Topographic control on lava flow paths at Mount Etna, Italy: Implications for hazard assessment

Abstract

Assessment of the hazard from lava flow inundation at the active volcano of Mount Etna, Italy, was performed by calculating the probability of lava flow inundation at each position on the volcano. A probability distribution for the formation of new vents was calculated using geological and volcanological data from past eruptions. The simulated lava flows from these vents were emplaced using a maximum expected flow length derived from geological data on previous lava flows. Simulations were run using DOWNFLOW, a digital‐elevation‐model‐based model designed to predict lava flow paths.
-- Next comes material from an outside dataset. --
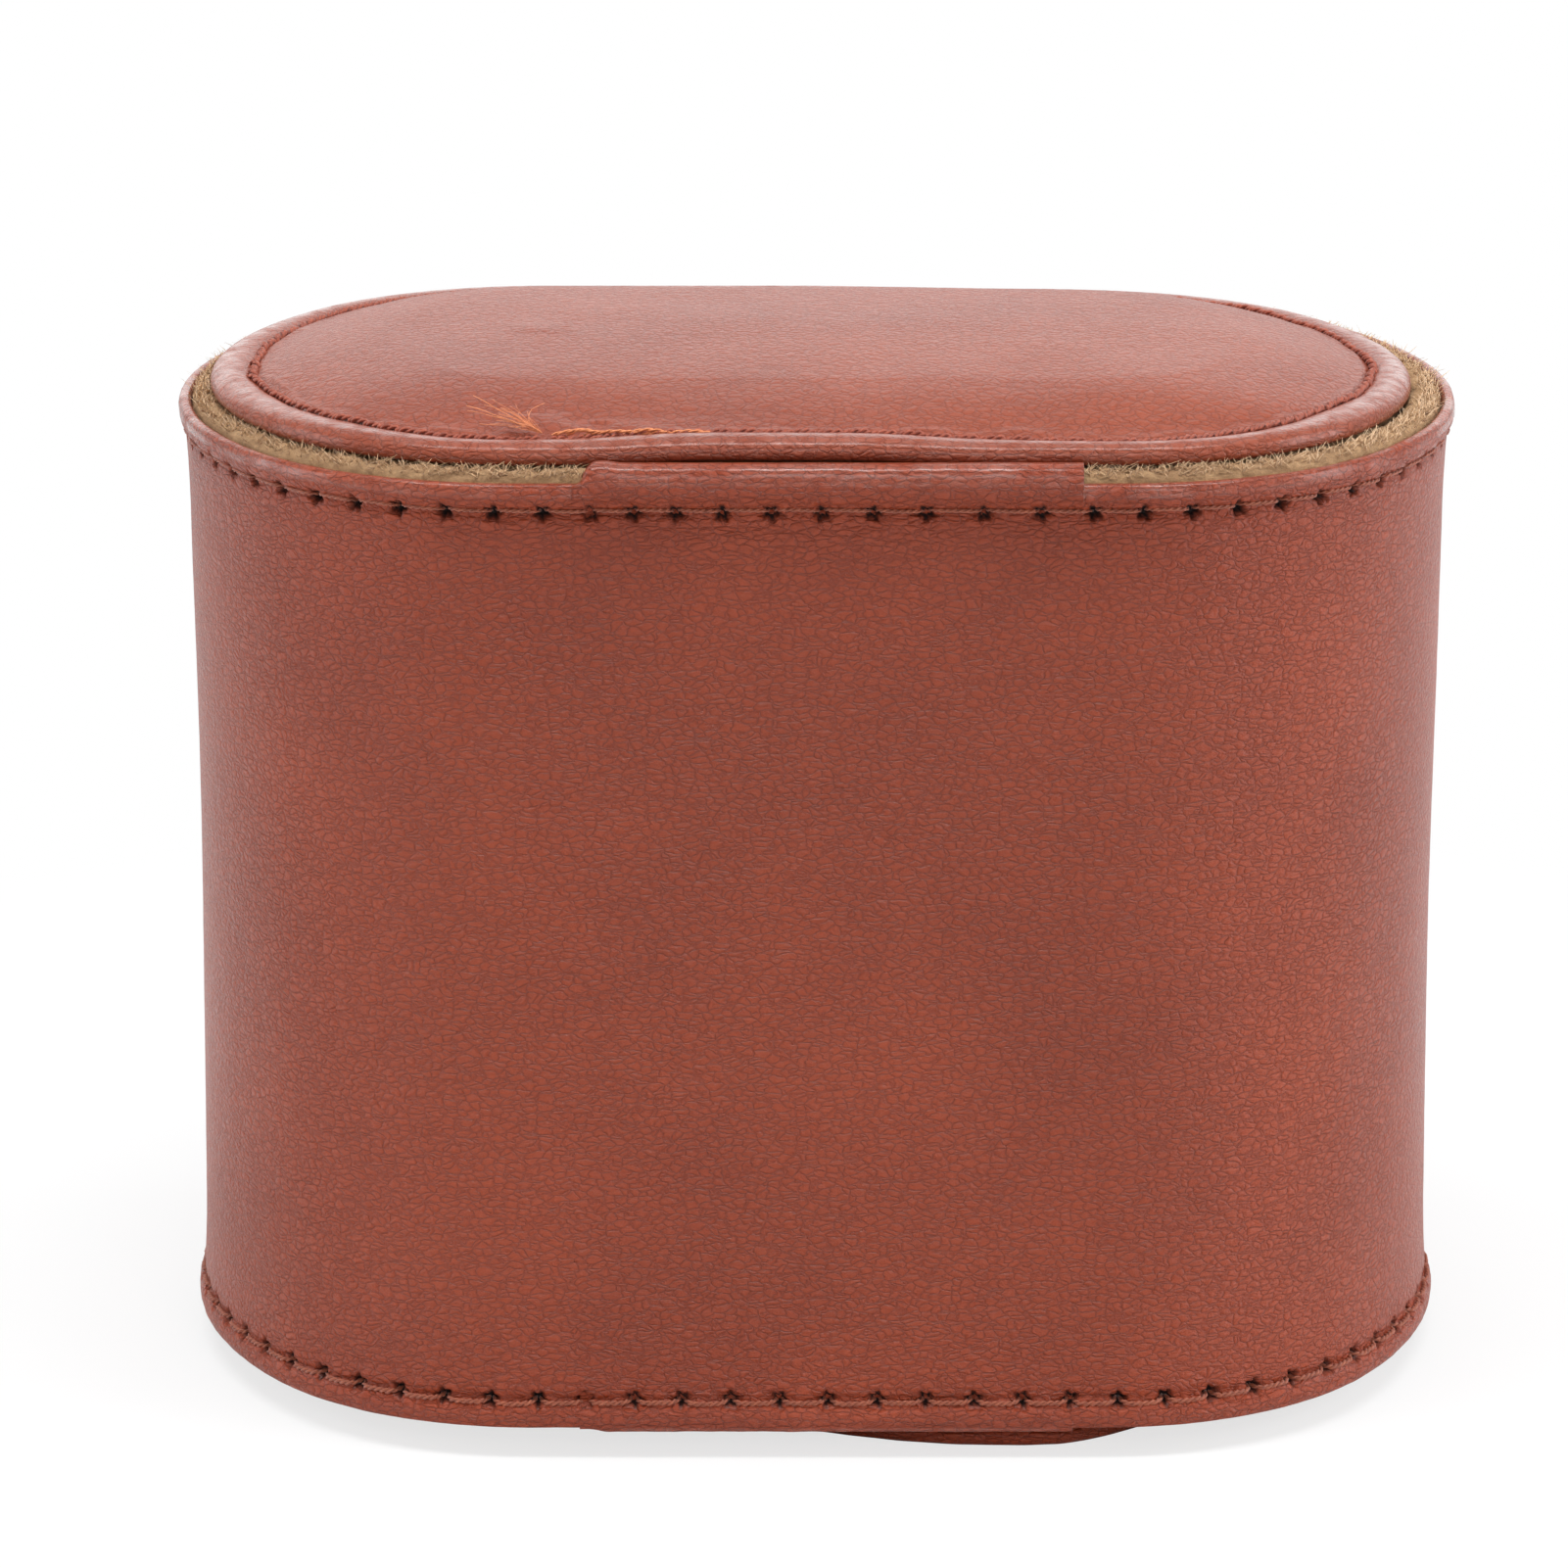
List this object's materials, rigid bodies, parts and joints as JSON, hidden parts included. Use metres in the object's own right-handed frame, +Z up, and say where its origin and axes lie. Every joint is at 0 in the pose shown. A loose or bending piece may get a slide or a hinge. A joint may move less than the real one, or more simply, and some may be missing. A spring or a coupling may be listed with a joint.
{
  "type": "watch travel case",
  "caption": "Oval leather travel case for a watch, standing on end, with felt-lined stitched wall, padded hinged end lids, rear flap with snap and a removable pillow.",
  "frame": {"origin": "middle of the base, on the flat of the lower pad", "axes": "+Z up along the oval tube, X along its width, -Y towards the seen front face, +Y towards the flap"},
  "size_m": [0.109, 0.0759, 0.0895],
  "materials": {
    "leather": "pebbled, semi-matt",
    "felt": "brushed felt",
    "thread": "twisted waxed thread",
    "snap_metal": "aged satin",
    "board": "raw",
    "foam": "open foam",
    "pillow_suede": "suede"
  },
  "bodies": {
    "shell": {"shell_leather": "leather", "shell_board": "board", "shell_lining": "felt", "top_rim_thread": "thread", "bottom_rim_thread": "thread", "top_hinge_strip": "leather", "bottom_hinge_strip": "leather", "flap_hinge_strip": "leather", "snap_stud": "snap_metal", "snap_post": "snap_metal", "pillow_cover": "pillow_suede", "pillow_foam": "foam"},
    "flap": {"flap_leather": "leather", "flap_board": "board", "flap_lining": "felt", "flap_rim_thread": "thread", "flap_tab": "leather", "flap_tab_thread": "thread", "snap_cap": "snap_metal", "snap_socket": "snap_metal"},
    "top_lid": {"top_lid_leather": "leather", "top_lid_foam": "foam", "top_lid_board": "board", "top_lid_lining": "felt", "top_lid_thread": "thread"},
    "bottom_lid": {"bottom_lid_leather": "leather", "bottom_lid_foam": "foam", "bottom_lid_board": "board", "bottom_lid_lining": "felt", "bottom_lid_thread": "thread"}
  },
  "joints": [
    {"name": "top_lid_hinge", "type": "hinge", "parent": "shell", "child": "top_lid", "pos_m": [0.0018, -0.0372, 0.0842], "axis": [1, 0, 0], "range_deg": [0, 110], "deforming": ["top_hinge_strip"]},
    {"name": "bottom_lid_hinge", "type": "hinge", "parent": "shell", "child": "bottom_lid", "pos_m": [0.0018, -0.0336, 0.0023], "axis": [-1, 0, 0], "range_deg": [0, 110], "deforming": ["bottom_hinge_strip"]},
    {"name": "flap_hinge", "type": "hinge", "parent": "shell", "child": "flap", "pos_m": [0.022, 0.0378, 0.0431], "axis": [0, 0, -1], "range_deg": [0, 110], "deforming": ["flap_hinge_strip"]}
  ]
}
Different eruptive scenarios were simulated by varying the elevation and probability distribution of eruptive points. Inundation maps show that the city of Catania and the coastal zone may only be impacted by flows erupted from low‐altitude vents (<1500 m elevation) and that flank eruptions at elevations >2000 m preferentially inundate the northeast and southern sectors of the volcano as well as the Valle del Bove. Eruptions occurring in the summit area (>3000 m elevation) pose no threat to the local population. Discrepancies between the results of simple, hydrological models and those of the DOWNFLOW model show that hydrological approaches are inappropriate when dealing with Etnean lava flows. Because hydrological approaches are not designed to reproduce the full complexity of lava flow spreading, they underestimate the catchment basins when the fluid has a complex rheology.